▶ Exercise
Reproduce, exactly and in full, only the lines below from the one containing "seatGoggles();" through the one containing "bpy.context.scene.collection.objects.link(empty)".

▶ Source material
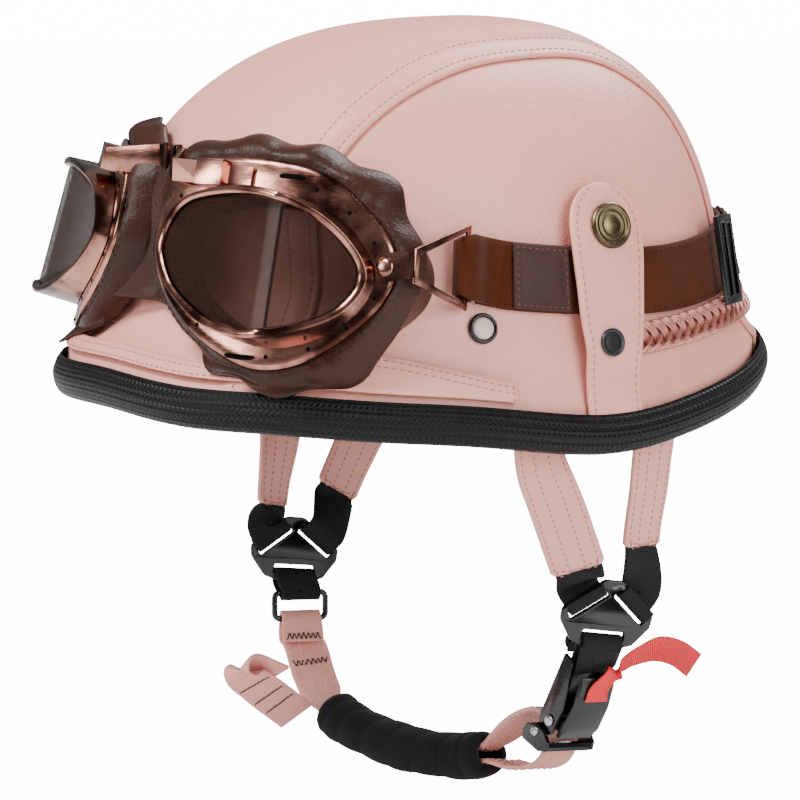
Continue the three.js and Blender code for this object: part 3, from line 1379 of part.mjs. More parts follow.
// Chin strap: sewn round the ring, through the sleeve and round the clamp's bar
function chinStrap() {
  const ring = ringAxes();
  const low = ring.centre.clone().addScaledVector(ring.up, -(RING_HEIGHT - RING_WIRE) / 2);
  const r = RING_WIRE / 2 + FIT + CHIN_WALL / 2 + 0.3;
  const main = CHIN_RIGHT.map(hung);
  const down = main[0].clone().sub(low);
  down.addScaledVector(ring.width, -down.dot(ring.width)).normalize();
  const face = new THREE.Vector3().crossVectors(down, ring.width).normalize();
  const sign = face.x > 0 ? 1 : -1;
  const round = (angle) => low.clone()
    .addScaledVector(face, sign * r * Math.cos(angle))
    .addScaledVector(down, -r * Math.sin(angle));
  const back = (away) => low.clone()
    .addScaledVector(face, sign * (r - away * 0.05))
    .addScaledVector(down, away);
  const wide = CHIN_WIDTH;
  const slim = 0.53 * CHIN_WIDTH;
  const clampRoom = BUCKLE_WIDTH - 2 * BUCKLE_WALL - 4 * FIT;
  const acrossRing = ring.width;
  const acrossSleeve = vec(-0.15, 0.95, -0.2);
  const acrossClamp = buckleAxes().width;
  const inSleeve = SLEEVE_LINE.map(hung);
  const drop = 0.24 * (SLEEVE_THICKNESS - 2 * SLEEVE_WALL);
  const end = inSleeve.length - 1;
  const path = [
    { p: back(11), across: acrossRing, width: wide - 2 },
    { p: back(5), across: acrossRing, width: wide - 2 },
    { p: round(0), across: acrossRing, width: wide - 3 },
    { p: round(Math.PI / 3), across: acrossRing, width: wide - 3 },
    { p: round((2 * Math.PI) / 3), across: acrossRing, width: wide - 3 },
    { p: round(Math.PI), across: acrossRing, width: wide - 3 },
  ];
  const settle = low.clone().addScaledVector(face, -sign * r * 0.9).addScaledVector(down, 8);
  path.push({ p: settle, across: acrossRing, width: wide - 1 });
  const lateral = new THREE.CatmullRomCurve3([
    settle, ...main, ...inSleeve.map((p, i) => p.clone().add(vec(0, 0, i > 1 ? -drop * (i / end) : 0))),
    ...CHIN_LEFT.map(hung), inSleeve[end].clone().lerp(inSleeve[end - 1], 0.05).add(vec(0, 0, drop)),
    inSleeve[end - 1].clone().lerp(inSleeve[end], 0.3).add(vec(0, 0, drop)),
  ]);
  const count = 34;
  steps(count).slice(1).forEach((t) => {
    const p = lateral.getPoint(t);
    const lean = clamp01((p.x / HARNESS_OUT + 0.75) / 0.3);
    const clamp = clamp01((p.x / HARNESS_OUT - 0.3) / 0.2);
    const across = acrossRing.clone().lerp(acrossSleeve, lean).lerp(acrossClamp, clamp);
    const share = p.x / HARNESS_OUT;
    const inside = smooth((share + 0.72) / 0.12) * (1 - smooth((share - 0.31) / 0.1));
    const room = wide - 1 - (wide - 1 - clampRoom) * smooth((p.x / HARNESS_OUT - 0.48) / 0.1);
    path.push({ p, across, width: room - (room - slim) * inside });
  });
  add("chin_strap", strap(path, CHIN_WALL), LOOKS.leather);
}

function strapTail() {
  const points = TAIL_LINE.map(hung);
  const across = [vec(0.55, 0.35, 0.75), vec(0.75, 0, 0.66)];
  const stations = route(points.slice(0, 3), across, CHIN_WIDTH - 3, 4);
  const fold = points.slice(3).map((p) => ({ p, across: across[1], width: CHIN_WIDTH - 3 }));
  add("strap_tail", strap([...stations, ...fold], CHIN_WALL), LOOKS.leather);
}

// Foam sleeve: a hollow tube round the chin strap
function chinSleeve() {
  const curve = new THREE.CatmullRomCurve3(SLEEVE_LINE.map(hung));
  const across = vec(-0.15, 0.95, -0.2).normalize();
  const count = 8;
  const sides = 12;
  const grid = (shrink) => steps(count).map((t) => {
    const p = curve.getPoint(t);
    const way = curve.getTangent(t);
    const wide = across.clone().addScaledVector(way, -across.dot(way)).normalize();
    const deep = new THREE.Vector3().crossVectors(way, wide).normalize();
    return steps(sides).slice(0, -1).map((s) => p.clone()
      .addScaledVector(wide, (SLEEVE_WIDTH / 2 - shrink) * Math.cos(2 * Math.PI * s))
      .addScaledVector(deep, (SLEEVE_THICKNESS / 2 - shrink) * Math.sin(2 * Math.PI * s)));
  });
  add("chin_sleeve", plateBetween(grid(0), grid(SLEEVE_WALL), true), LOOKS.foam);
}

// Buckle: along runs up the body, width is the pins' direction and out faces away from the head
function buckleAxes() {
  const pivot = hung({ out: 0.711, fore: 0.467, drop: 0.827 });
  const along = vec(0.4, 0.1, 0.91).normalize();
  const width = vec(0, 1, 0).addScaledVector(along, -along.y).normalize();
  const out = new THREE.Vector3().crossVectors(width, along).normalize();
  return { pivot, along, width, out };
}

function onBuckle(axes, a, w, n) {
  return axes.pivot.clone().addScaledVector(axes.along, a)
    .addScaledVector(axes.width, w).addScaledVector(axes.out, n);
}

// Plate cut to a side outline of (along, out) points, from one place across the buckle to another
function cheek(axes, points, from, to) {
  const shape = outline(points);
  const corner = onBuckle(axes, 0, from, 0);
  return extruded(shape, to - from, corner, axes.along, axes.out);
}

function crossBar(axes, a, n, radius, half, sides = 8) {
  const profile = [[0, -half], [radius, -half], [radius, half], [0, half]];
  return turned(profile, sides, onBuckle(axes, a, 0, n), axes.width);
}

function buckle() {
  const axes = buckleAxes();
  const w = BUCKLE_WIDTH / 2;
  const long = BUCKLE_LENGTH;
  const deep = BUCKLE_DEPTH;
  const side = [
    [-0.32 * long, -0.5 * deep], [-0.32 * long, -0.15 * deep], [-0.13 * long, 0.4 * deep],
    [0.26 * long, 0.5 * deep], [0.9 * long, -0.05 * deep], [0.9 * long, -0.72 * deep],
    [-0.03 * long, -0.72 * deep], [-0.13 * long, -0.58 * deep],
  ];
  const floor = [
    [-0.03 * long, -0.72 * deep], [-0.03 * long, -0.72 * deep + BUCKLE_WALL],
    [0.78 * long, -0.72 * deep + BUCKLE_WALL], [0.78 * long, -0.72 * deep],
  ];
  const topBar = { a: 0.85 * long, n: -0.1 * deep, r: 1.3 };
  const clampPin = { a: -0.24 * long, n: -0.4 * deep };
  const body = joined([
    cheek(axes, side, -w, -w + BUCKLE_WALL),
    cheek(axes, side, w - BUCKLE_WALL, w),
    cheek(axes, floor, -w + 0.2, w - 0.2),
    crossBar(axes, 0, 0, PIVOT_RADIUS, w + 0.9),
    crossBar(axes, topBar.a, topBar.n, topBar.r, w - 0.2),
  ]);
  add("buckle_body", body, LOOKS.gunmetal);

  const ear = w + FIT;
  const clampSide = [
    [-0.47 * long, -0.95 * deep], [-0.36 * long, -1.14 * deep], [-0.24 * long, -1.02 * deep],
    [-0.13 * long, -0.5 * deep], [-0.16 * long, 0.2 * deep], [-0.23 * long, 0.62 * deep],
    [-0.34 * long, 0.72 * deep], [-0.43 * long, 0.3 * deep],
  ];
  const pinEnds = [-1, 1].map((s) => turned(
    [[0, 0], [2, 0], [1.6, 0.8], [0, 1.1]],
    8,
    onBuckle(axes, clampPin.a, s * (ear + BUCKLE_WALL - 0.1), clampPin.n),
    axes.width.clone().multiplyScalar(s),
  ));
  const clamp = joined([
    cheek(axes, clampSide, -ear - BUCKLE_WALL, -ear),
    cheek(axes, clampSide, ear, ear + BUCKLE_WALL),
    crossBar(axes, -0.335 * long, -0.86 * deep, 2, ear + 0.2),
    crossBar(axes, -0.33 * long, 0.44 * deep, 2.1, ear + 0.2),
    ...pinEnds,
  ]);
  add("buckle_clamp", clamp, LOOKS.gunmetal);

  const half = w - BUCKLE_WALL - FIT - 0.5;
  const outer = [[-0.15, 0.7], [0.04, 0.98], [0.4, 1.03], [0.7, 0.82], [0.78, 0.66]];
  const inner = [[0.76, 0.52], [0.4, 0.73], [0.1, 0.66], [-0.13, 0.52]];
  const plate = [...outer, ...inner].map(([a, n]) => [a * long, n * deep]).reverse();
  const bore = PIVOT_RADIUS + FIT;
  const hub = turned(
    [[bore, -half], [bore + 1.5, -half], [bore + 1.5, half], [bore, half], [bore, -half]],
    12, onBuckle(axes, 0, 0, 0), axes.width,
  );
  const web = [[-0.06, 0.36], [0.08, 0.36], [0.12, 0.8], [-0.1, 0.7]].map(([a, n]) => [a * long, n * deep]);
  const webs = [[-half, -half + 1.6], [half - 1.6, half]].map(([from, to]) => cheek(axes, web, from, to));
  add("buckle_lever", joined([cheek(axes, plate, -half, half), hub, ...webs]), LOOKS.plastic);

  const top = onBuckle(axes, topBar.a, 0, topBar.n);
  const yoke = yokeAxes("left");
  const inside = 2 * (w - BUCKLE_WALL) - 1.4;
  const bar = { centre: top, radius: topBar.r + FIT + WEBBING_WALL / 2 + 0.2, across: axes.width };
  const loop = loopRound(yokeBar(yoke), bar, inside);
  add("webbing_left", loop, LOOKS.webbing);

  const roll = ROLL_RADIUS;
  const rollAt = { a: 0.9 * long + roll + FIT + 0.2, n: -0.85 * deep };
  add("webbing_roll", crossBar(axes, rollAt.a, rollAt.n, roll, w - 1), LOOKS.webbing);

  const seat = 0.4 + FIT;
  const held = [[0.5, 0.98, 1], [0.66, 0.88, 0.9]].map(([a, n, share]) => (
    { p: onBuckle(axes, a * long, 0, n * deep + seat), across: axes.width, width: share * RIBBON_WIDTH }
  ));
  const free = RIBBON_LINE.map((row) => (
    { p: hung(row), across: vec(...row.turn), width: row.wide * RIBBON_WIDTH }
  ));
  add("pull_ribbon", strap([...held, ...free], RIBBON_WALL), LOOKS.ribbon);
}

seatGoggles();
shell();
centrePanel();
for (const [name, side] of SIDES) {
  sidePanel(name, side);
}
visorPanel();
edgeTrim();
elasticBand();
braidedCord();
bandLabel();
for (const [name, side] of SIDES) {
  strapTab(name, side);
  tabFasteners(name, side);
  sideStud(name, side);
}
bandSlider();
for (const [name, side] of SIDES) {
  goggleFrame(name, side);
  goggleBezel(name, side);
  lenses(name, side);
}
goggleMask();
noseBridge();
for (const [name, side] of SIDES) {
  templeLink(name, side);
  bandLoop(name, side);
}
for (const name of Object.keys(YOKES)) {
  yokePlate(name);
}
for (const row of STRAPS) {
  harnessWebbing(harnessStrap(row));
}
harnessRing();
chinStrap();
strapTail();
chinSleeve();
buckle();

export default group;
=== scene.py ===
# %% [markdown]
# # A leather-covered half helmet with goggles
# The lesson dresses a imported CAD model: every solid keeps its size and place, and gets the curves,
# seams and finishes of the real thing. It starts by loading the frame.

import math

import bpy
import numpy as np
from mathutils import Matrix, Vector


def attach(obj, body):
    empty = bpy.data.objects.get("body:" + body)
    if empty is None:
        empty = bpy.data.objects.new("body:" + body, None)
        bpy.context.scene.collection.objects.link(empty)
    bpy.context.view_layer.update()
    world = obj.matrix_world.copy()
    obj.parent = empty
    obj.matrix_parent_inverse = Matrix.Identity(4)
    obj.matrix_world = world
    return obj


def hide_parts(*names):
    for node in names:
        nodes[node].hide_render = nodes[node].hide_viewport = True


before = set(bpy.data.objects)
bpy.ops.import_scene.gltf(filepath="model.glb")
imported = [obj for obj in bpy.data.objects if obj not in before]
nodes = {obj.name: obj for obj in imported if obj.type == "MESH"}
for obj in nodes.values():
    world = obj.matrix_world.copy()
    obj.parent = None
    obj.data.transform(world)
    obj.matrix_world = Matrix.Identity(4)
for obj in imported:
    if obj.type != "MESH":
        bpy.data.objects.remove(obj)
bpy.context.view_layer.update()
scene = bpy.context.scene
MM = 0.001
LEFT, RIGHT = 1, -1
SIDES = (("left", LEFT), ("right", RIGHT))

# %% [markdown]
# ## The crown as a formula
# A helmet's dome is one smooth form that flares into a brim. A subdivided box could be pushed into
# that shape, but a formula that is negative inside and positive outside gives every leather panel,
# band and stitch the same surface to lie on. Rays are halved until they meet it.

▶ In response
seatGoggles();
shell();
centrePanel();
for (const [name, side] of SIDES) {
  sidePanel(name, side);
}
visorPanel();
edgeTrim();
elasticBand();
braidedCord();
bandLabel();
for (const [name, side] of SIDES) {
  strapTab(name, side);
  tabFasteners(name, side);
  sideStud(name, side);
}
bandSlider();
for (const [name, side] of SIDES) {
  goggleFrame(name, side);
  goggleBezel(name, side);
  lenses(name, side);
}
goggleMask();
noseBridge();
for (const [name, side] of SIDES) {
  templeLink(name, side);
  bandLoop(name, side);
}
for (const name of Object.keys(YOKES)) {
  yokePlate(name);
}
for (const row of STRAPS) {
  harnessWebbing(harnessStrap(row));
}
harnessRing();
chinStrap();
strapTail();
chinSleeve();
buckle();

export default group;
=== scene.py ===
# %% [markdown]
# # A leather-covered half helmet with goggles
# The lesson dresses a imported CAD model: every solid keeps its size and place, and gets the curves,
# seams and finishes of the real thing. It starts by loading the frame.

import math

import bpy
import numpy as np
from mathutils import Matrix, Vector


def attach(obj, body):
    empty = bpy.data.objects.get("body:" + body)
    if empty is None:
        empty = bpy.data.objects.new("body:" + body, None)
        bpy.context.scene.collection.objects.link(empty)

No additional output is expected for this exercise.